>> START DATASET SECTION

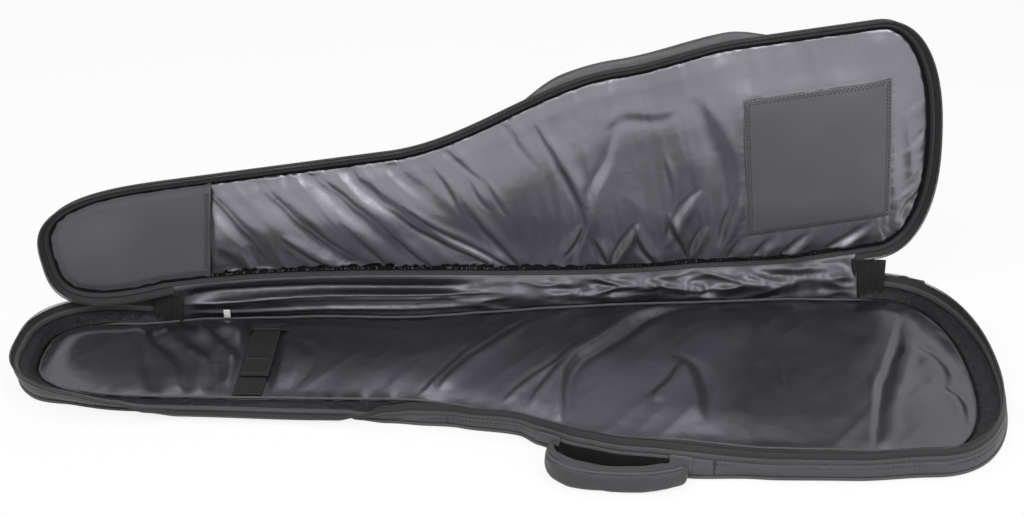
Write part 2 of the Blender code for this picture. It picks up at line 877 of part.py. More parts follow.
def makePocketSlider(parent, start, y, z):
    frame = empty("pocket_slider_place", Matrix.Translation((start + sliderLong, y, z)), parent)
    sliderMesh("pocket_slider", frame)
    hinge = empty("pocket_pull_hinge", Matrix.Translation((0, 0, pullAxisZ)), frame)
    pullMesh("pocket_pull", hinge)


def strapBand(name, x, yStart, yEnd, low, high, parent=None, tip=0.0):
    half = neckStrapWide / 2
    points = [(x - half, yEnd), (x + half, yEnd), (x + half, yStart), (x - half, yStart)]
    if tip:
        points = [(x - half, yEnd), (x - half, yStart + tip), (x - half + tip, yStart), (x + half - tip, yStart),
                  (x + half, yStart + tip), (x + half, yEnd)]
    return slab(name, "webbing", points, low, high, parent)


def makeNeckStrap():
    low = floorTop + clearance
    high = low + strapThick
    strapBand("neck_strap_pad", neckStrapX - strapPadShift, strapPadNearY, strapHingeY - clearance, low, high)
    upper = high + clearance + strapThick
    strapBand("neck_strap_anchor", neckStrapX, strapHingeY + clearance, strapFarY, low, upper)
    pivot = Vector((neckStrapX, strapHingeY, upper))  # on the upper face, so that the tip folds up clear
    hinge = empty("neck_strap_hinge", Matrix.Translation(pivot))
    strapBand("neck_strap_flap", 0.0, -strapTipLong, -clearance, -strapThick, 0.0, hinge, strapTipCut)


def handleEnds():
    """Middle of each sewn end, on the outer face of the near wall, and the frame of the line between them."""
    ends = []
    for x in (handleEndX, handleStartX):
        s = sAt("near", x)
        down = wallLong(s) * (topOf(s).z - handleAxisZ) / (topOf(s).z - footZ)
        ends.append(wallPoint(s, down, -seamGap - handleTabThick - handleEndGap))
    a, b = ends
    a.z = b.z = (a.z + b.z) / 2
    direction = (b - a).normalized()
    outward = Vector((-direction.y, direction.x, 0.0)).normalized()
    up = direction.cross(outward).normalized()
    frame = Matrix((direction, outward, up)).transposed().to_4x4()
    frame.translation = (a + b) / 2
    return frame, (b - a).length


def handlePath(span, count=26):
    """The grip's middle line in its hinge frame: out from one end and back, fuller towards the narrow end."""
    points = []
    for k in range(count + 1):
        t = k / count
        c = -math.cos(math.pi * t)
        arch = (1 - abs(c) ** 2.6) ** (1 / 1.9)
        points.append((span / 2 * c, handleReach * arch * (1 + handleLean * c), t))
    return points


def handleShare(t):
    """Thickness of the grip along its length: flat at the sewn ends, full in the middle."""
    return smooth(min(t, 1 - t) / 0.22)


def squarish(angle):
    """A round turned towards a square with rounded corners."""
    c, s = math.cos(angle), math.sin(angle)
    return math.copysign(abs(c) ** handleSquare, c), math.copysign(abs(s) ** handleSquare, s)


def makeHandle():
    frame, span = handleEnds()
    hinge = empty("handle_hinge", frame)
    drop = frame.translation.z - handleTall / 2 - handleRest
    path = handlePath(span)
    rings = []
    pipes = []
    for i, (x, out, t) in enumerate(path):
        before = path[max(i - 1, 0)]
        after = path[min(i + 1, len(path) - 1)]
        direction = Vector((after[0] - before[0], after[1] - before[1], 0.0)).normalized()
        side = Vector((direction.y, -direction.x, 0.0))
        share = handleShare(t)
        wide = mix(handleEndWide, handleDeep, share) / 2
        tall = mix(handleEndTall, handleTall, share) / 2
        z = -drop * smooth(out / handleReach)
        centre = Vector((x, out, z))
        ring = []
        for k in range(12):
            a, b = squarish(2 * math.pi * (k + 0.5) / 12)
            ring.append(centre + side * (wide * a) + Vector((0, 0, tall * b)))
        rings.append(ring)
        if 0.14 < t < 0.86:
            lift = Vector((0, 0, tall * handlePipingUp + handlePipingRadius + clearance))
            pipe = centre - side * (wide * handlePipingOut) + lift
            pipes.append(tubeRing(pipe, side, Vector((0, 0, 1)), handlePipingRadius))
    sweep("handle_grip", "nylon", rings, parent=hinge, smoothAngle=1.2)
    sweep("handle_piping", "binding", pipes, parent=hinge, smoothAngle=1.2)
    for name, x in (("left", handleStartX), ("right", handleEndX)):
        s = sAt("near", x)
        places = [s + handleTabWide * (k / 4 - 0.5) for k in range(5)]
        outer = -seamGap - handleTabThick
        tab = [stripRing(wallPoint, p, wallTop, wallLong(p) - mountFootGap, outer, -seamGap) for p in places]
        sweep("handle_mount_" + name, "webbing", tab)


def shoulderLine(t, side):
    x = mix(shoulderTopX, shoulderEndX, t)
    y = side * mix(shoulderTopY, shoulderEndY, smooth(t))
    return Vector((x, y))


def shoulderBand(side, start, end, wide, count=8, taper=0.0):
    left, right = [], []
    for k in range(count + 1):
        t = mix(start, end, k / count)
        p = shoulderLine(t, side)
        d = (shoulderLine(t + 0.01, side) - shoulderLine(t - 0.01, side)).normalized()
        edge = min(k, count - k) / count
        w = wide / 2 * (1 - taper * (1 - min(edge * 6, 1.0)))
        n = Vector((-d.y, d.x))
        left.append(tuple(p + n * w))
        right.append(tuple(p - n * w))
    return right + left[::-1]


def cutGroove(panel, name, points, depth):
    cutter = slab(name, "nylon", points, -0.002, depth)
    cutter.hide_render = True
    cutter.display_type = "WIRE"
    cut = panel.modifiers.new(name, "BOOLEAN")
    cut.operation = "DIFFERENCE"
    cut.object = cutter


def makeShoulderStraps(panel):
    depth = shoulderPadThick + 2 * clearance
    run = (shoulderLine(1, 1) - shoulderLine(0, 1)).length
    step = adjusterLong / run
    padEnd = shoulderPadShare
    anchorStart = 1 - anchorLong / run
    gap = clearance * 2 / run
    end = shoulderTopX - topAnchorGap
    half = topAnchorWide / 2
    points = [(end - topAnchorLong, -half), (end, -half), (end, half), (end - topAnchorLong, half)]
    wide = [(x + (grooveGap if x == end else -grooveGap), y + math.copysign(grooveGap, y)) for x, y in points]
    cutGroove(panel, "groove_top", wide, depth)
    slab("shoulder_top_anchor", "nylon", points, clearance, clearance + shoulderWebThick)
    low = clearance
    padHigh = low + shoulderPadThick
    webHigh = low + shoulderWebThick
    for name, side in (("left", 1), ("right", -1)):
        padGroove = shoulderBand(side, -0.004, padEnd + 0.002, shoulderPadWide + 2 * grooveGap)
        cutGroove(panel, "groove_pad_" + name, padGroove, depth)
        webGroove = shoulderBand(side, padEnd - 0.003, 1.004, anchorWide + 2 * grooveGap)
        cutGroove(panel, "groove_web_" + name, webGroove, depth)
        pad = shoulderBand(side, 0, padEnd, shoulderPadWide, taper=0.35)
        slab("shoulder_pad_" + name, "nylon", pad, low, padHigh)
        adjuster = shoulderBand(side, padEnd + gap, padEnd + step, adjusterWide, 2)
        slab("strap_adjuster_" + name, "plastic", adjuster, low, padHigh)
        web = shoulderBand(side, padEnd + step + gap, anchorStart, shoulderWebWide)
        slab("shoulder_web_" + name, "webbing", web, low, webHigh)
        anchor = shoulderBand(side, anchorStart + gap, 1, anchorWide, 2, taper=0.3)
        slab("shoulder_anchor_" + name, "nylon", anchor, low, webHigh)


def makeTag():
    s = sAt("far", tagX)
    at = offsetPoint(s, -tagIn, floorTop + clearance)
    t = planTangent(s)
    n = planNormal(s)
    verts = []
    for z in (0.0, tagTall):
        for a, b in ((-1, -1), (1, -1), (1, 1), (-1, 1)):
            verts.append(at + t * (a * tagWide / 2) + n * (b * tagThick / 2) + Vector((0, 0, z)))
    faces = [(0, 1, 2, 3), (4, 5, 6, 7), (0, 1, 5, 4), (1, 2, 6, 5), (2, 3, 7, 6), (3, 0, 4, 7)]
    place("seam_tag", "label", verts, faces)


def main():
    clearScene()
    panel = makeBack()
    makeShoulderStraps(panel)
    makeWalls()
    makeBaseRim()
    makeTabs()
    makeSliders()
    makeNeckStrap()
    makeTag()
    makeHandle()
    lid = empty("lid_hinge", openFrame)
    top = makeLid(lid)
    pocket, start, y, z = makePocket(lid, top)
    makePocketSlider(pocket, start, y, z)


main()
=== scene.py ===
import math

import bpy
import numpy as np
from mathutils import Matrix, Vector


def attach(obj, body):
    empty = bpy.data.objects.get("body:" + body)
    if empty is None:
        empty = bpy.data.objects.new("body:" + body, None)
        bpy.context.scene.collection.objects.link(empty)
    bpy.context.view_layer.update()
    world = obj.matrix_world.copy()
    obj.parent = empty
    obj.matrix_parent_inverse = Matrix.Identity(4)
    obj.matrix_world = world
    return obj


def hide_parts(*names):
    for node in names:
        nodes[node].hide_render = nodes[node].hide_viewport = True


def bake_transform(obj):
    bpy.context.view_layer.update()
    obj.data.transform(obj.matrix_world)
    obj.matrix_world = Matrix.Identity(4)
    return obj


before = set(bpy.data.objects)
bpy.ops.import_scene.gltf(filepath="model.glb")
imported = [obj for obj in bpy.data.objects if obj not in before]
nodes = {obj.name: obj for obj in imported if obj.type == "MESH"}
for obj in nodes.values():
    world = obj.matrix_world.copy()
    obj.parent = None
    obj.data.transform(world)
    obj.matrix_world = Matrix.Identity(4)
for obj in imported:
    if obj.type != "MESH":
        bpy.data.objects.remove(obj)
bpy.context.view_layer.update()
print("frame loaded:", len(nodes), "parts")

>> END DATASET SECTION

*TO BE DONE*.
Only the lines from the opening of the material through the line with "low, high, parent)" should be echoed, exactly as written.

*ANSWER FOR THIS EXERCISE*.
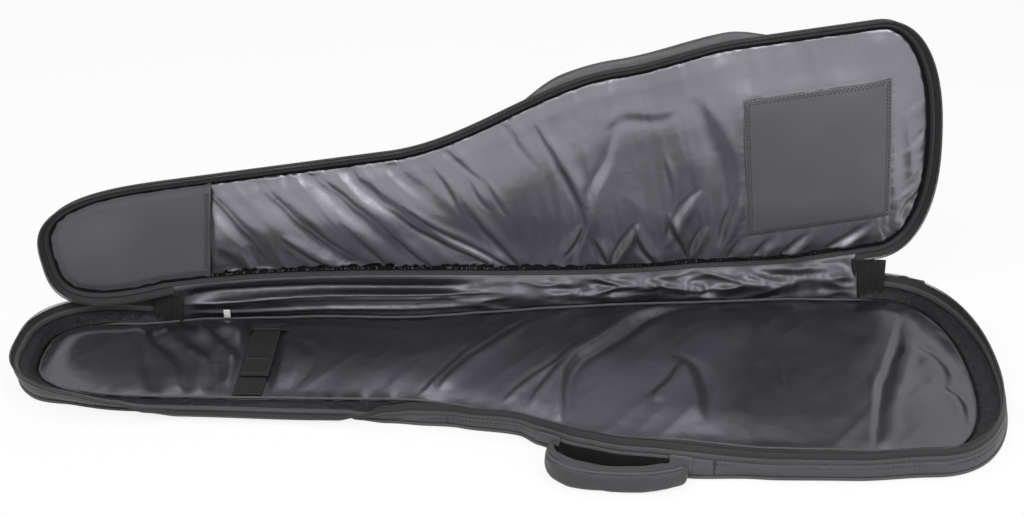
Write part 2 of the Blender code for this picture. It picks up at line 877 of part.py. More parts follow.
def makePocketSlider(parent, start, y, z):
    frame = empty("pocket_slider_place", Matrix.Translation((start + sliderLong, y, z)), parent)
    sliderMesh("pocket_slider", frame)
    hinge = empty("pocket_pull_hinge", Matrix.Translation((0, 0, pullAxisZ)), frame)
    pullMesh("pocket_pull", hinge)


def strapBand(name, x, yStart, yEnd, low, high, parent=None, tip=0.0):
    half = neckStrapWide / 2
    points = [(x - half, yEnd), (x + half, yEnd), (x + half, yStart), (x - half, yStart)]
    if tip:
        points = [(x - half, yEnd), (x - half, yStart + tip), (x - half + tip, yStart), (x + half - tip, yStart),
                  (x + half, yStart + tip), (x + half, yEnd)]
    return slab(name, "webbing", points, low, high, parent)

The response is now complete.